Gather every line of the entries that includes the word "object".

═════ Recorded data

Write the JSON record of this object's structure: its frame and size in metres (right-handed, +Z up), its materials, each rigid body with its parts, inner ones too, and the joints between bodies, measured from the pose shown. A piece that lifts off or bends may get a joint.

══════════
═════ Recorded data

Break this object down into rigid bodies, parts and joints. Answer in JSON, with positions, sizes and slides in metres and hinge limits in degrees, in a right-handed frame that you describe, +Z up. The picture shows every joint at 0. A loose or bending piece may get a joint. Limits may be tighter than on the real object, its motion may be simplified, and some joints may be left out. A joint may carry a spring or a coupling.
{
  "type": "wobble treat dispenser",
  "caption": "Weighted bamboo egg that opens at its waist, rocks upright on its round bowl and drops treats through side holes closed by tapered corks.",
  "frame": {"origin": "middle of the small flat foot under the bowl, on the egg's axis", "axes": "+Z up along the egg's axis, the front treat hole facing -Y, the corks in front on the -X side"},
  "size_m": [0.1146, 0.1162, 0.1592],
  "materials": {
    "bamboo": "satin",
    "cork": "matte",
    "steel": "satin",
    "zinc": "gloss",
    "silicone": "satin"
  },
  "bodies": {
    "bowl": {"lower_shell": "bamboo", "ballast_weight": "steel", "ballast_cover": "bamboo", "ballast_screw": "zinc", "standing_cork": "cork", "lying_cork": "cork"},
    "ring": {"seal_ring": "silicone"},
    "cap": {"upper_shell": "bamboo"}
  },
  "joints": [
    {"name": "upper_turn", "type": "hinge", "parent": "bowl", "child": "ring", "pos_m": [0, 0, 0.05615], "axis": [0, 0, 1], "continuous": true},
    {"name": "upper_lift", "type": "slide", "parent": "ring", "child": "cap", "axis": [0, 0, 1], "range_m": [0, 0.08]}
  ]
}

══════════

Solution to this exercise:
Write the JSON record of this object's structure: its frame and size in metres (right-handed, +Z up), its materials, each rigid body with its parts, inner ones too, and the joints between bodies, measured from the pose shown. A piece that lifts off or bends may get a joint.
Break this object down into rigid bodies, parts and joints. Answer in JSON, with positions, sizes and slides in metres and hinge limits in degrees, in a right-handed frame that you describe, +Z up. The picture shows every joint at 0. A loose or bending piece may get a joint. Limits may be tighter than on the real object, its motion may be simplified, and some joints may be left out. A joint may carry a spring or a coupling.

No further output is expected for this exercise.